At issue in the appeal was entitlement to the proceeds of a $250,000 term life insurance policy obtained by Lawrence Moore in 1985. At the time it was issued, Michelle and Lawrence Moore were married with three children, and Michelle was named Lawrence’s beneficiary. In 2000 Lawrence moved in with the respondent, Risa Sweet, with whom he lived until his death in 2013; he also designated Sweet as his irrevocable beneficiary under the policy.

Lawrence and Michelle divorced in 2003; however, from 2000 until Lawrence’s death, Michelle paid the premium from her own bank account, unaware of the change in designation until after Lawrence’s death, when the proceeds of the policy were paid into court by the insurer pending the resolution of the competing claims by Michelle and Risa.

Michelle claimed unjust enrichment and asked the court to impose a constructive trust — a remedial tool imposed by a court to benefit a party that has been wrongfully deprived of her or his rights due to unjust enrichment or breach of fiduciary duty — in her favour over the proceeds of the policy. She argued that she and Lawrence had agreed that if she paid the premiums, she would be entitled to receive the benefit of the policy as a way for Lawrence to support their children.

The Ontario Superior Court of Justice granted the application, but a majority of the Court of Appeal for Ontario allowed the appeal, holding that while the appellant was entitled to be repaid her premiums, the respondent was to receive the balance of the proceeds.

The Supreme Court found that the oral agreement that Michelle and Lawrence Moore had was binding, and that although the Insurance Act sets out how beneficiaries are named it does not stipulate that naming a new beneficiary will automatically override the rights of other individuals from previous agreements.

The majority held that each of the three elements in causes of action for unjust enrichment had been met; namely, that i) the defendant was enriched; ii) the plaintiff suffered a corresponding deprivation; and iii) that these each occurred in the absence of a juristic reason (that is, a legal explanation for the enrichment of one party at the detriment of another).

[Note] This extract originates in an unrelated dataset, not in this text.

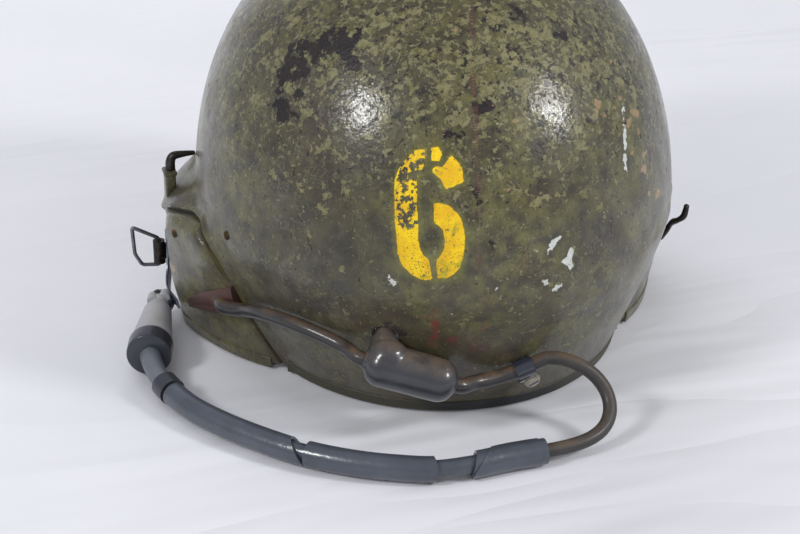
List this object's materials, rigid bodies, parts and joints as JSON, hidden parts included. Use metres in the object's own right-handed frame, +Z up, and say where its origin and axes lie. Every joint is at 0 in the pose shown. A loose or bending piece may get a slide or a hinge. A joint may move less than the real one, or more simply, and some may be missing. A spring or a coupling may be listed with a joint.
{
  "type": "tanker helmet",
  "caption": "Rigid olive crew helmet with a high dome, bulged sprung ear doors, nape cables with a moulded junction, and a short sleeved free cord ending in a plug.",
  "frame": {"origin": "on the surface the helmet rests on, under the middle of everything but the free cord", "axes": "+X the wearer's left, -Y the front, +Z up through the crown; +X is the longest extent and +Z the shortest"},
  "size_m": [0.3064, 0.3083, 0.222],
  "materials": {
    "paint": "worn olive drab paint over moulded laminate, semi-gloss",
    "binding": "dark rubber edge binding, matte",
    "leather": "dark leather over foam",
    "rubber": "grey-black moulded rubber",
    "cord_rubber": "aged brown-grey rubber jacket",
    "boot": "reddish-brown rubber boot",
    "vinyl": "slate grey-blue vinyl sleeve",
    "dark_sleeve": "dark navy plastic",
    "plug": "grey moulded plastic",
    "dark_metal": "blackened metal, worn",
    "zinc": "dull zinc-plated strip",
    "steel": "bare steel wire, dull",
    "rust": "rusty rivet head",
    "nickel": "nickel-plated screw"
  },
  "bodies": {
    "helmet": {"shell": "paint", "ear_door_left": "paint", "ear_door_right": "paint", "nape_trim": "binding", "brow_trim": "binding", "door_trim_left": "binding", "door_trim_right": "binding", "ear_pad_left": "leather", "ear_pad_right": "leather", "spring_lug_left": "paint", "spring_lug_right": "paint", "door_spring_left": "dark_metal", "door_spring_right": "dark_metal", "door_rivet_left": "rust", "door_rivet_right": "rust", "shell_rivet_left": "rust", "shell_rivet_right": "rust", "bracket_strap": "zinc", "bail_barrel": "dark_metal", "side_hook": "dark_metal", "junction": "rubber", "ear_cable": "cord_rubber", "cable_boot": "boot", "nape_cable": "rubber", "cable_clamp": "dark_metal", "clamp_screw": "nickel", "cord": "cord_rubber", "cord_core": "cord_rubber", "sleeve_1": "vinyl", "sleeve_2": "vinyl", "sleeve_3": "vinyl", "sleeve_band": "dark_sleeve", "strain_relief": "cord_rubber", "plug_collar": "dark_sleeve", "plug_body": "plug", "plug_neck": "plug", "plug_tip": "dark_metal"},
    "bail": {"wire_bail": "steel"}
  },
  "joints": [
    {"name": "bail_swing", "type": "hinge", "parent": "helmet", "child": "bail", "pos_m": [0.13056, -0.04991, 0.0304], "axis": [0, 0, 1], "range_deg": [-85, 85]}
  ]
}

“Because each of Michelle’s payments kept the policy alive, and given that Risa’s right as designated beneficiary necessarily deprived Michelle of her contractual entitlement to receive the entirety of the insurance proceeds, I would impose a constructive trust to the full extent of those proceeds in Michelle’s favour,” Justice Cote wrote.

“We’re very pleased to see that this remedy of constructive trust has been so enhanced,”  Suzana Popovic-Montag, managing partner at Hull & Hull LLP in Toronto who acted on behalf of the appellant, told Legal Feeds. “The courts really did recognize that … an oral agreement could be a binding contract,” a principle which has also been upheld by common law courts for years, she said.

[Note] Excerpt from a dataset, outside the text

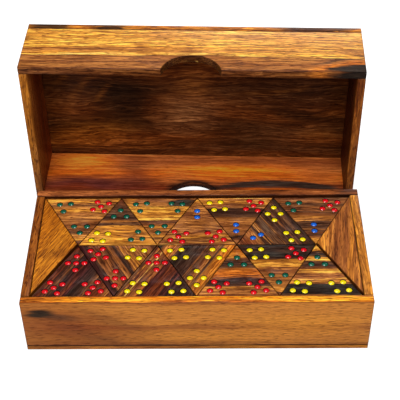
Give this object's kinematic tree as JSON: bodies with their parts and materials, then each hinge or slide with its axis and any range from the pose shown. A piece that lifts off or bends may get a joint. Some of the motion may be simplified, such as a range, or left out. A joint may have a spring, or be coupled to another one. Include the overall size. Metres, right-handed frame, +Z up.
{
  "type": "three-cornered domino set",
  "caption": "Triangular wooden tiles with painted pips in their corners, packed flat in a shallow hardwood tray, with a deep lift-off lid that has thumb notches.",
  "frame": {"origin": "centre of the tray's underside, on the surface that the tray and the lid both stand on", "axes": "+X along the tray's length, +Y from the tray's front board to its back board and on to the lid, +Z up out of the tray"},
  "size_m": [0.2435, 0.2024, 0.1246],
  "materials": {
    "tray_wood": "satin varnish over brown and golden hardwood",
    "filler_wood": "satin varnish",
    "lid_wood": "satin varnish over orange-brown hardwood",
    "tile_wood": "satin varnish over dark striped hardwood",
    "pip_blue": "glossy blue paint in the drilled hollows",
    "pip_green": "glossy green paint in the drilled hollows",
    "pip_yellow": "glossy yellow paint in the drilled hollows",
    "pip_red": "glossy red paint in the drilled hollows",
    "pip_white": "glossy white paint in the drilled hollows"
  },
  "bodies": {
    "tray": {"tray_bottom": "tray_wood", "tray_front_wall": "tray_wood", "tray_back_wall": "tray_wood", "tray_left_wall": "tray_wood", "tray_right_wall": "tray_wood", "filler_left": "filler_wood", "filler_right": "filler_wood"},
    "lid": {"lid_upper_wall": "lid_wood", "lid_lower_wall": "lid_wood", "lid_left_wall": "lid_wood", "lid_right_wall": "lid_wood", "lid_top": "lid_wood"},
    "lowest_back_row": {"lowest_back_row": "tile_wood"},
    "lowest_front_row": {"lowest_front_row": "tile_wood"},
    "tile_3_3_5": {"tile_3_3_5": "tile_wood"},
    "tile_3_3_4": {"tile_3_3_4": "tile_wood"},
    "tile_3_3_3": {"tile_3_3_3": "tile_wood"},
    "tile_2_5_5": {"tile_2_5_5": "tile_wood"},
    "tile_2_4_5": {"tile_2_4_5": "tile_wood"},
    "tile_2_4_4": {"tile_2_4_4": "tile_wood"},
    "tile_2_3_5": {"tile_2_3_5": "tile_wood"},
    "tile_5_5_5": {"tile_5_5_5": "tile_wood"},
    "tile_4_5_5": {"tile_4_5_5": "tile_wood"},
    "tile_4_4_5": {"tile_4_4_5": "tile_wood"},
    "tile_4_4_4": {"tile_4_4_4": "tile_wood"},
    "tile_3_5_5": {"tile_3_5_5": "tile_wood"},
    "tile_3_4_5": {"tile_3_4_5": "tile_wood"},
    "tile_3_4_4": {"tile_3_4_4": "tile_wood"},
    "tile_0_3_5": {"tile_0_3_5": "tile_wood"},
    "tile_0_4_4": {"tile_0_4_4": "tile_wood"},
    "tile_1_2_5": {"tile_1_2_5": "tile_wood"},
    "tile_1_3_4": {"tile_1_3_4": "tile_wood"},
    "tile_2_2_4": {"tile_2_2_4": "tile_wood"},
    "tile_2_3_3": {"tile_2_3_3": "tile_wood"},
    "tile_0_4_5": {"tile_0_4_5": "tile_wood"},
    "tile_1_3_5": {"tile_1_3_5": "tile_wood"},
    "tile_1_4_4": {"tile_1_4_4": "tile_wood"},
    "tile_2_2_5": {"tile_2_2_5": "tile_wood"},
    "tile_2_3_4": {"tile_2_3_4": "tile_wood"},
    "tile_0_5_5": {"tile_0_5_5": "tile_wood"},
    "tile_1_4_5": {"tile_1_4_5": "tile_wood"},
    "tile_1_5_5": {"tile_1_5_5": "tile_wood"},
    "tile_1_1_3": {"tile_1_1_3": "tile_wood"},
    "tile_1_2_2": {"tile_1_2_2": "tile_wood"},
    "tile_0_1_5": {"tile_0_1_5": "tile_wood"},
    "tile_0_2_4": {"tile_0_2_4": "tile_wood"},
    "tile_0_3_3": {"tile_0_3_3": "tile_wood"},
    "tile_1_1_4": {"tile_1_1_4": "tile_wood"},
    "tile_1_2_3": {"tile_1_2_3": "tile_wood"},
    "tile_2_2_2": {"tile_2_2_2": "tile_wood"},
    "tile_0_2_5": {"tile_0_2_5": "tile_wood"},
    "tile_0_3_4": {"tile_0_3_4": "tile_wood"},
    "tile_1_1_5": {"tile_1_1_5": "tile_wood"},
    "tile_1_2_4": {"tile_1_2_4": "tile_wood"},
    "tile_1_3_3": {"tile_1_3_3": "tile_wood"},
    "tile_2_2_3": {"tile_2_2_3": "tile_wood"}
  },
  "joints": [
    {"name": "lid_lift", "type": "slide", "parent": "tray", "child": "lid", "axis": [0, 0, 1], "range_m": [0, 0.06]},
    {"name": "lowest_back_row_lift", "type": "slide", "parent": "tray", "child": "lowest_back_row", "axis": [0, 0, 1], "range_m": [0, 0.045]},
    {"name": "lowest_front_row_lift", "type": "slide", "parent": "tray", "child": "lowest_front_row", "axis": [0, 0, 1], "range_m": [0, 0.045]},
    {"name": "tile_3_3_5_lift", "type": "slide", "parent": "tile_0_3_5", "child": "tile_3_3_5", "axis": [0, 0, 1], "range_m": [0, 0.015]},
    {"name": "tile_3_3_4_lift", "type": "slide", "parent": "tile_0_4_4", "child": "tile_3_3_4", "axis": [0, 0, 1], "range_m": [0, 0.015]},
    {"name": "tile_3_3_3_lift", "type": "slide", "parent": "tile_1_2_5", "child": "tile_3_3_3", "axis": [0, 0, 1], "range_m": [0, 0.015]},
    {"name": "tile_2_5_5_lift", "type": "slide", "parent": "tile_1_3_4", "child": "tile_2_5_5", "axis": [0, 0, 1], "range_m": [0, 0.015]},
    {"name": "tile_2_4_5_lift", "type": "slide", "parent": "tile_2_2_4", "child": "tile_2_4_5", "axis": [0, 0, 1], "range_m": [0, 0.015]},
    {"name": "tile_2_4_4_lift", "type": "slide", "parent": "tile_2_3_3", "child": "tile_2_4_4", "axis": [0, 0, 1], "range_m": [0, 0.015]},
    {"name": "tile_2_3_5_lift", "type": "slide", "parent": "tile_0_4_5", "child": "tile_2_3_5", "axis": [0, 0, 1], "range_m": [0, 0.015]},
    {"name": "tile_5_5_5_lift", "type": "slide", "parent": "tile_1_3_5", "child": "tile_5_5_5", "axis": [0, 0, 1], "range_m": [0, 0.015]},
    {"name": "tile_4_5_5_lift", "type": "slide", "parent": "tile_1_4_4", "child": "tile_4_5_5", "axis": [0, 0, 1], "range_m": [0, 0.015]},
    {"name": "tile_4_4_5_lift", "type": "slide", "parent": "tile_2_2_5", "child": "tile_4_4_5", "axis": [0, 0, 1], "range_m": [0, 0.015]},
    {"name": "tile_4_4_4_lift", "type": "slide", "parent": "tile_2_3_4", "child": "tile_4_4_4", "axis": [0, 0, 1], "range_m": [0, 0.015]},
    {"name": "tile_3_5_5_lift", "type": "slide", "parent": "tile_0_5_5", "child": "tile_3_5_5", "axis": [0, 0, 1], "range_m": [0, 0.015]},
    {"name": "tile_3_4_5_lift", "type": "slide", "parent": "tile_1_4_5", "child": "tile_3_4_5", "axis": [0, 0, 1], "range_m": [0, 0.015]},
    {"name": "tile_3_4_4_lift", "type": "slide", "parent": "tile_1_5_5", "child": "tile_3_4_4", "axis": [0, 0, 1], "range_m": [0, 0.015]},
    {"name": "tile_0_3_5_lift", "type": "slide", "parent": "tile_1_1_3", "child": "tile_0_3_5", "axis": [0, 0, 1], "range_m": [0, 0.025]},
    {"name": "tile_0_4_4_lift", "type": "slide", "parent": "tile_1_2_2", "child": "tile_0_4_4", "axis": [0, 0, 1], "range_m": [0, 0.025]},
    {"name": "tile_1_2_5_lift", "type": "slide", "parent": "tile_0_1_5", "child": "tile_1_2_5", "axis": [0, 0, 1], "range_m": [0, 0.025]},
    {"name": "tile_1_3_4_lift", "type": "slide", "parent": "tile_0_2_4", "child": "tile_1_3_4", "axis": [0, 0, 1], "range_m": [0, 0.025]},
    {"name": "tile_2_2_4_lift", "type": "slide", "parent": "tile_0_3_3", "child": "tile_2_2_4", "axis": [0, 0, 1], "range_m": [0, 0.025]},
    {"name": "tile_2_3_3_lift", "type": "slide", "parent": "tile_1_1_4", "child": "tile_2_3_3", "axis": [0, 0, 1], "range_m": [0, 0.025]},
    {"name": "tile_0_4_5_lift", "type": "slide", "parent": "tile_1_2_3", "child": "tile_0_4_5", "axis": [0, 0, 1], "range_m": [0, 0.025]},
    {"name": "tile_1_3_5_lift", "type": "slide", "parent": "tile_2_2_2", "child": "tile_1_3_5", "axis": [0, 0, 1], "range_m": [0, 0.025]},
    {"name": "tile_1_4_4_lift", "type": "slide", "parent": "tile_0_2_5", "child": "tile_1_4_4", "axis": [0, 0, 1], "range_m": [0, 0.025]},
    {"name": "tile_2_2_5_lift", "type": "slide", "parent": "tile_0_3_4", "child": "tile_2_2_5", "axis": [0, 0, 1], "range_m": [0, 0.025]},
    {"name": "tile_2_3_4_lift", "type": "slide", "parent": "tile_1_1_5", "child": "tile_2_3_4", "axis": [0, 0, 1], "range_m": [0, 0.025]},
    {"name": "tile_0_5_5_lift", "type": "slide", "parent": "tile_1_2_4", "child": "tile_0_5_5", "axis": [0, 0, 1], "range_m": [0, 0.025]},
    {"name": "tile_1_4_5_lift", "type": "slide", "parent": "tile_1_3_3", "child": "tile_1_4_5", "axis": [0, 0, 1], "range_m": [0, 0.025]},
    {"name": "tile_1_5_5_lift", "type": "slide", "parent": "tile_2_2_3", "child": "tile_1_5_5", "axis": [0, 0, 1], "range_m": [0, 0.025]},
    {"name": "tile_1_1_3_lift", "type": "slide", "parent": "lowest_back_row", "child": "tile_1_1_3", "axis": [0, 0, 1], "range_m": [0, 0.035]},
    {"name": "tile_1_2_2_lift", "type": "slide", "parent": "lowest_back_row", "child": "tile_1_2_2", "axis": [0, 0, 1], "range_m": [0, 0.035]},
    {"name": "tile_0_1_5_lift", "type": "slide", "parent": "lowest_back_row", "child": "tile_0_1_5", "axis": [0, 0, 1], "range_m": [0, 0.035]},
    {"name": "tile_0_2_4_lift", "type": "slide", "parent": "lowest_back_row", "child": "tile_0_2_4", "axis": [0, 0, 1], "range_m": [0, 0.035]},
    {"name": "tile_0_3_3_lift", "type": "slide", "parent": "lowest_back_row", "child": "tile_0_3_3", "axis": [0, 0, 1], "range_m": [0, 0.035]},
    {"name": "tile_1_1_4_lift", "type": "slide", "parent": "lowest_back_row", "child": "tile_1_1_4", "axis": [0, 0, 1], "range_m": [0, 0.035]},
    {"name": "tile_1_2_3_lift", "type": "slide", "parent": "lowest_back_row", "child": "tile_1_2_3", "axis": [0, 0, 1], "range_m": [0, 0.035]},
    {"name": "tile_2_2_2_lift", "type": "slide", "parent": "lowest_front_row", "child": "tile_2_2_2", "axis": [0, 0, 1], "range_m": [0, 0.035]},
    {"name": "tile_0_2_5_lift", "type": "slide", "parent": "lowest_front_row", "child": "tile_0_2_5", "axis": [0, 0, 1], "range_m": [0, 0.035]},
    {"name": "tile_0_3_4_lift", "type": "slide", "parent": "lowest_front_row", "child": "tile_0_3_4", "axis": [0, 0, 1], "range_m": [0, 0.035]},
    {"name": "tile_1_1_5_lift", "type": "slide", "parent": "lowest_front_row", "child": "tile_1_1_5", "axis": [0, 0, 1], "range_m": [0, 0.035]},
    {"name": "tile_1_2_4_lift", "type": "slide", "parent": "lowest_front_row", "child": "tile_1_2_4", "axis": [0, 0, 1], "range_m": [0, 0.035]},
    {"name": "tile_1_3_3_lift", "type": "slide", "parent": "lowest_front_row", "child": "tile_1_3_3", "axis": [0, 0, 1], "range_m": [0, 0.035]},
    {"name": "tile_2_2_3_lift", "type": "slide", "parent": "lowest_front_row", "child": "tile_2_2_3", "axis": [0, 0, 1], "range_m": [0, 0.035]}
  ]
}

“It’s a very, very important decision. Not many of these cases ever get to the Supreme Court of Canada,” and although the facts of the case were very specific, Popovic-Montag says, “within the area of remedial constructive trust, they brought certainty to that area of law” and provided guidance as to how the Insurance Act should be interpreted.

In dissenting reasons, Justices Clément Gascon and Justice Malcolm Rowe acknowledged that but for Michelle Moore’s payments the policy would have lapsed, and but for Lawrence’s breach of contract with Michelle she would have been the policy’s beneficiary at the time of his death. However, they found, these facts were not enough to establish that the deprivation and the enrichment were corresponding. As Michelle’s rights were contractual in nature, the dissenting justices found, she was a creditor of her former husband’s estate and by the provisions of the Insurance Act therefore had no claim to the proceeds of the policy.

Today’s decision “makes ‘unjust enrichment’ more complicated rather than less,” Jeremy Opolsky, a civil litigator at Torys LLP in Toronto who acted pro bono for the respondent, told Legal Feeds. “Our reading of the majority’s decision is that it removes some of the clarity in parties being able to rely on a statute” — in this case the Insurance Act — “as a basis for a juristic reason and therefore as an answer to a claim of unjust enrichment. …

Justices Gascon and Rowe noted that “[t]he legislature’s choice for intended beneficiaries to receive the proceeds is rooted in the sound policy considerations underpinning that choice,” i.e., that “[e]state distributions are subject to frequent disputes, leading to lengthy and expensive litigation” which can cause insurance proceeds in litigation to be tied up for years, as they were in this case. 

Today’s decision has “potential to create further litigation surrounding life insurance claims” where there are disappointed beneficiaries, says Opolsky. “It opens up a greater, broader avenue for claims of unjust enrichment, even when a statute may indicate where money should flow.”